## START
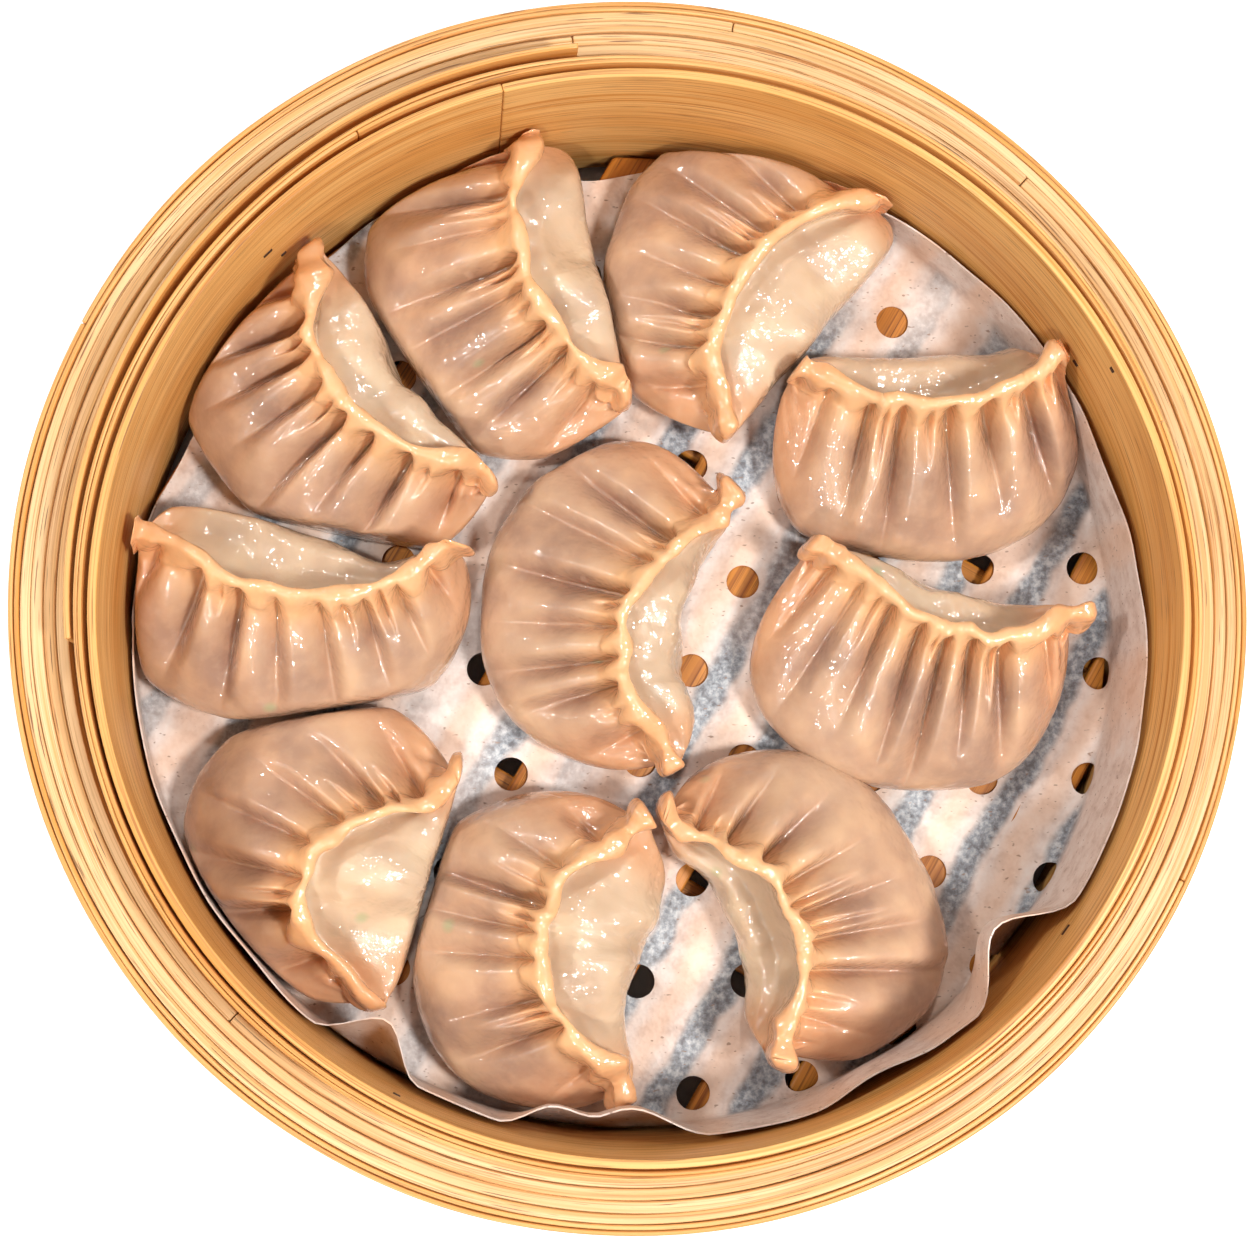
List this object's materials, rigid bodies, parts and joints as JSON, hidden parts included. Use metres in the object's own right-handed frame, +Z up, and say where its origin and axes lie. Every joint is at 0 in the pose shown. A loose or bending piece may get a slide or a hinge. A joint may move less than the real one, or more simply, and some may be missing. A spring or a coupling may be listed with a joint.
{
  "type": "bamboo steamer of pleated dumplings",
  "caption": "Round bamboo steamer basket with a slatted floor and a perforated paper liner, filled with steamed crescent dumplings with pleated bellies.",
  "frame": {"origin": "middle of the basket's round outline, on the surface that it stands on", "axes": "+Z up through the open top, +X to the right and +Y away from the viewer as the picture shows the basket from above"},
  "size_m": [0.25, 0.25, 0.062],
  "materials": {
    "bamboo_pale": "planed and unvarnished, pale split bamboo with fine straight grain",
    "bamboo_wall": "planed and unvarnished, steamed to a warm tan with long grain lines",
    "bamboo_slat": "unvarnished, darkened by steam to orange brown",
    "paper": "damp greaseproof paper, slightly see-through, with punched round holes",
    "dough": "wet, glossy, translucent steamed wheat dough with the filling showing through"
  },
  "bodies": {
    "root": {"inner_wall": "bamboo_wall", "middle_band": "bamboo_pale", "band_tail": "bamboo_pale", "upper_hoop": "bamboo_pale", "lower_hoop": "bamboo_pale", "rim_strip_1": "bamboo_pale", "rim_strip_2": "bamboo_pale", "rim_strip_3": "bamboo_pale", "rim_strip_4": "bamboo_pale", "slat_01": "bamboo_slat", "slat_02": "bamboo_slat", "slat_03": "bamboo_slat", "slat_04": "bamboo_slat", "slat_05": "bamboo_slat", "slat_06": "bamboo_slat", "slat_07": "bamboo_slat", "slat_08": "bamboo_slat", "slat_09": "bamboo_slat", "slat_10": "bamboo_slat", "slat_11": "bamboo_slat", "slat_12": "bamboo_slat", "slat_13": "bamboo_slat", "batten_1": "bamboo_slat", "batten_2": "bamboo_slat", "paper_liner": "paper", "dumpling_upper_left": "dough", "dumpling_top": "dough", "dumpling_right_upper": "dough", "dumpling_left_upper": "dough", "dumpling_left": "dough", "dumpling_centre": "dough", "dumpling_right_lower": "dough", "dumpling_lower_left": "dough", "dumpling_bottom": "dough", "dumpling_lower_right": "dough"}
  },
  "joints": []
}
## END
◆ Problem:
Reproduce every line of the material above exactly.

◆ Reply:
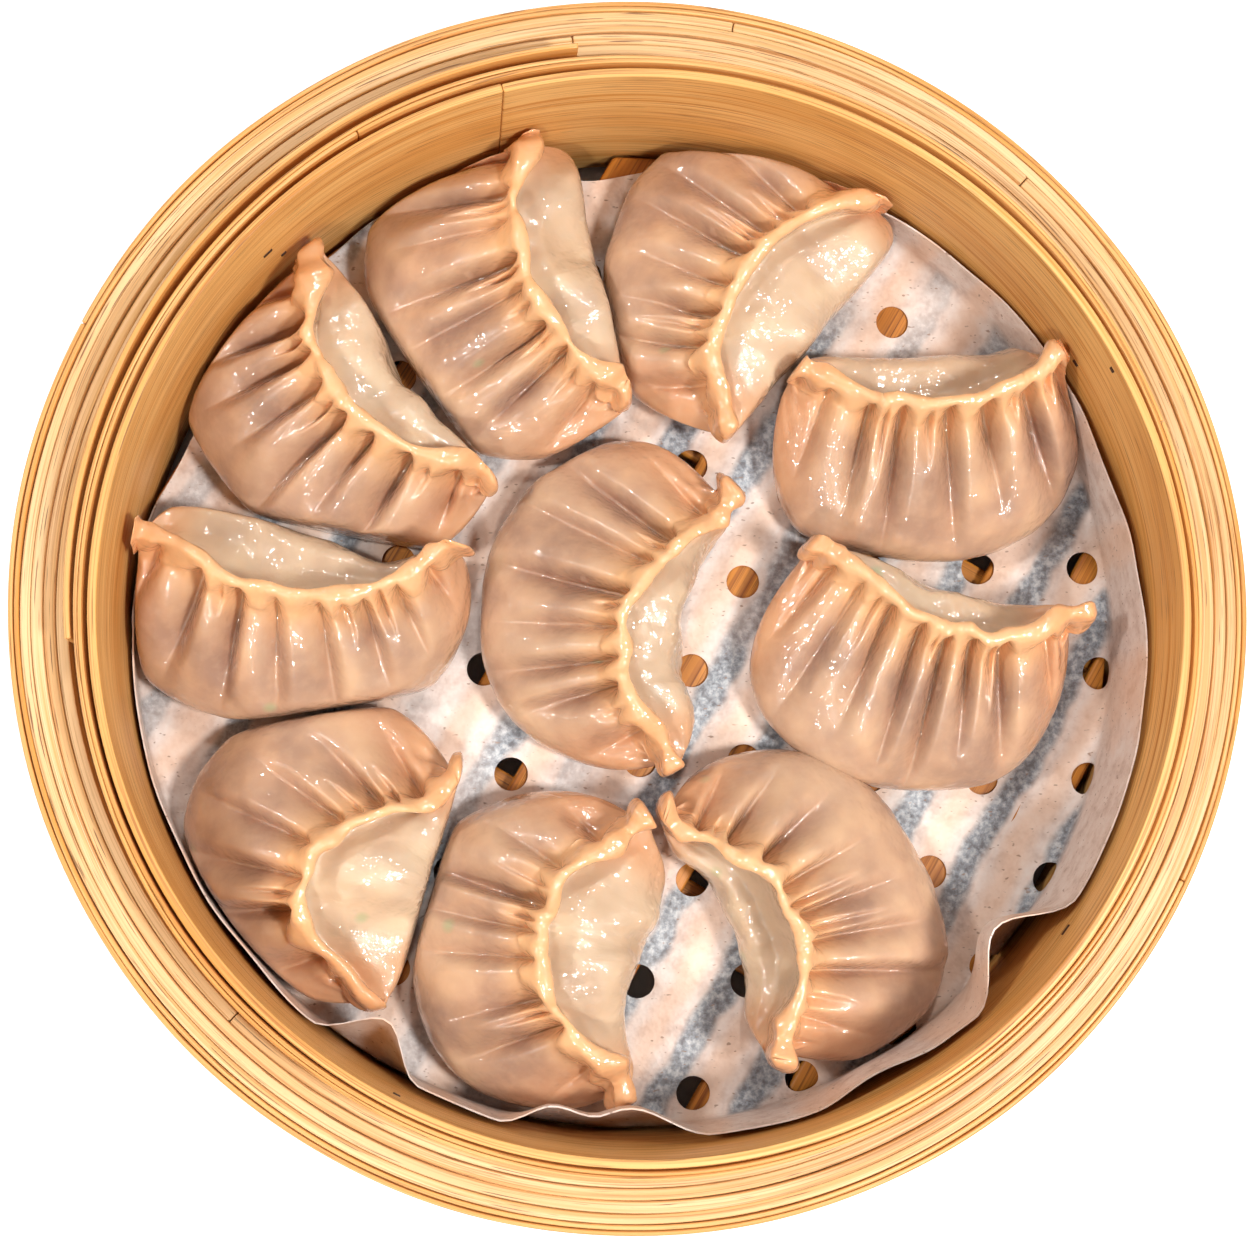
List this object's materials, rigid bodies, parts and joints as JSON, hidden parts included. Use metres in the object's own right-handed frame, +Z up, and say where its origin and axes lie. Every joint is at 0 in the pose shown. A loose or bending piece may get a slide or a hinge. A joint may move less than the real one, or more simply, and some may be missing. A spring or a coupling may be listed with a joint.
{
  "type": "bamboo steamer of pleated dumplings",
  "caption": "Round bamboo steamer basket with a slatted floor and a perforated paper liner, filled with steamed crescent dumplings with pleated bellies.",
  "frame": {"origin": "middle of the basket's round outline, on the surface that it stands on", "axes": "+Z up through the open top, +X to the right and +Y away from the viewer as the picture shows the basket from above"},
  "size_m": [0.25, 0.25, 0.062],
  "materials": {
    "bamboo_pale": "planed and unvarnished, pale split bamboo with fine straight grain",
    "bamboo_wall": "planed and unvarnished, steamed to a warm tan with long grain lines",
    "bamboo_slat": "unvarnished, darkened by steam to orange brown",
    "paper": "damp greaseproof paper, slightly see-through, with punched round holes",
    "dough": "wet, glossy, translucent steamed wheat dough with the filling showing through"
  },
  "bodies": {
    "root": {"inner_wall": "bamboo_wall", "middle_band": "bamboo_pale", "band_tail": "bamboo_pale", "upper_hoop": "bamboo_pale", "lower_hoop": "bamboo_pale", "rim_strip_1": "bamboo_pale", "rim_strip_2": "bamboo_pale", "rim_strip_3": "bamboo_pale", "rim_strip_4": "bamboo_pale", "slat_01": "bamboo_slat", "slat_02": "bamboo_slat", "slat_03": "bamboo_slat", "slat_04": "bamboo_slat", "slat_05": "bamboo_slat", "slat_06": "bamboo_slat", "slat_07": "bamboo_slat", "slat_08": "bamboo_slat", "slat_09": "bamboo_slat", "slat_10": "bamboo_slat", "slat_11": "bamboo_slat", "slat_12": "bamboo_slat", "slat_13": "bamboo_slat", "batten_1": "bamboo_slat", "batten_2": "bamboo_slat", "paper_liner": "paper", "dumpling_upper_left": "dough", "dumpling_top": "dough", "dumpling_right_upper": "dough", "dumpling_left_upper": "dough", "dumpling_left": "dough", "dumpling_centre": "dough", "dumpling_right_lower": "dough", "dumpling_lower_left": "dough", "dumpling_bottom": "dough", "dumpling_lower_right": "dough"}
  },
  "joints": []
}